People have proven over and over again that they are quite happy for others to die in order for them to hang onto what they believe in. Fiercely defended and aggressively promoted beliefs are responsible for many of the most atrocious human atrocities throughout human history: witch-hunts, crusades, inquisitions, jihads, Nazism, eugenics…you name the horror, and you will find someone who passionately believed it in.
When politics becomes religion there can be no separation of church and state. And that is the most dangerous belief of all.
“People believe… It’s what people do. They believe, and then they do not take responsibility for their beliefs; they conjure things, and do not trust the conjuration. People populate the darkness; with ghosts, with gods, with electrons, with tales.

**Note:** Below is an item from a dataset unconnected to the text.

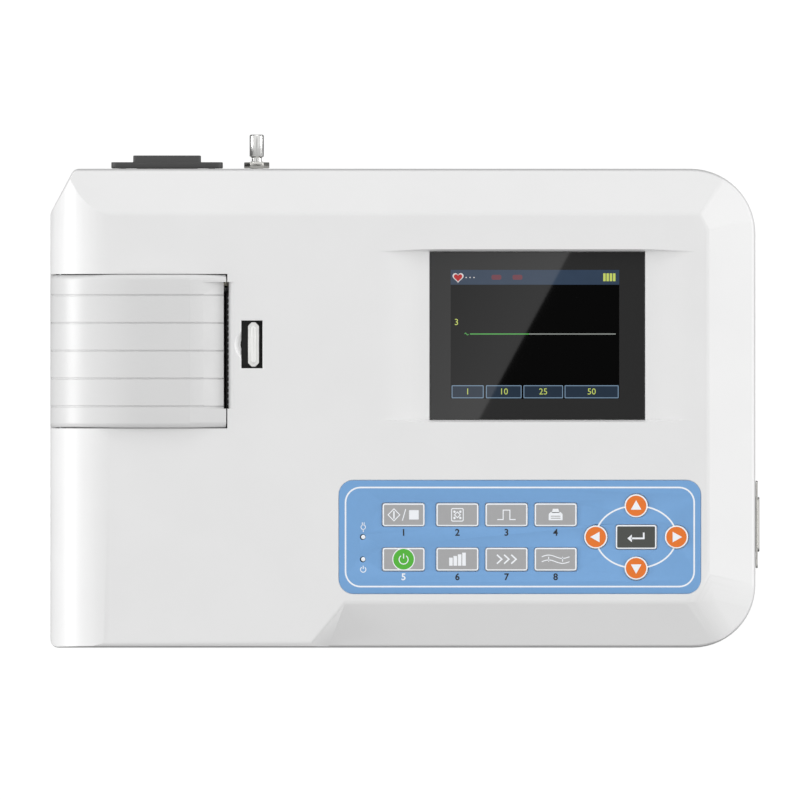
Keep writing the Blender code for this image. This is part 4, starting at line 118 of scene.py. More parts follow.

People imagine, and people believe; and it is that rock solid belief, that makes things happen.”
― Neil Gaiman, American Gods
*Roko’s Basilisk is a thought experiment which uses decision theory logic to argue that a sufficiently powerful AI agent (i.e. the Singularity) would have an incentive to torture anyone who imagined the agent but didn’t work to bring the agent into existence. The argument is a “basilisk” because by merely hearing (or reading about) the argument puts you at risk of torture from this hypothetical agent if it ever comes into being – In other words, you, dear reader, are now also at risk. You’re welcome. Details on how to join the Way of the Future Church helpfully provided above.
4 thoughts on “New Gods for a New Age – Losing Our Religion and Finding it Again in (Unlikely) Places”
Interesting report. Some observations from knowledge and experience that may be useful to consider.
1. The Pew Study from 2014 in the U.S. shows some significant deviations, which are notable. For example, Musim 84% “absolute certain” faith, Protestant Christian 81%, Catholic Christian 64%, Hindu 41%, Jewish 37%, Buddhist 29%. There is very significant deviation among groups in the Pew Study statistical findings. The average numbers, including the average number of 63% (74% “all affiliated) quoted here and in the Pew 2014 study, should take that into consideration. Especially when you consider Pew has also estimated that Protestant Christians represent nearly 50% of U.S. public.
2. Among belief systems, there is a relatively shared support for the concept of “mercy.” As we see that mercy (e.g., dignity and brotherhood) became a foundation of the Universal Declaration of Human Rights, the mores of mercy continue to be a factor in social cohesion. There is value in a study to assess the role of “mercy” in the “new religions” and the impact on human rights priorities in future societies. There was a time where such “mercy” was urged to the public in the U.S., using houses of worship. Is this degrading? That is the larger issue.
3. The growth of Odinism has a unique complication in the U.S. Global Odinist believers are outraged that white supremacist ideology fringe have been using Odinism for their symbology and beliefs. R.E.A.L. has personally sought to change hearts of white supremacists and some former Christians claim they have adopted Odinism to avoid the call to “love one another.” It is a complex issue, which global Odinists may want to challenge.
All very good points – the Pew research has evolved a bit since 2014, more recent data shows an even more drastic drop off on all the “strong believers” in most religions other than Islam, where belivers show an increase in faith strength. Very interesting. What’s also interesting is that the liberal West is more tolerant of hard-line Islam as a religion, than of luke-warm “by name only” Christianity – culture is such a complex beast. Belief and faith in all its forms fascinate me. Will definitely look into Odinism more too.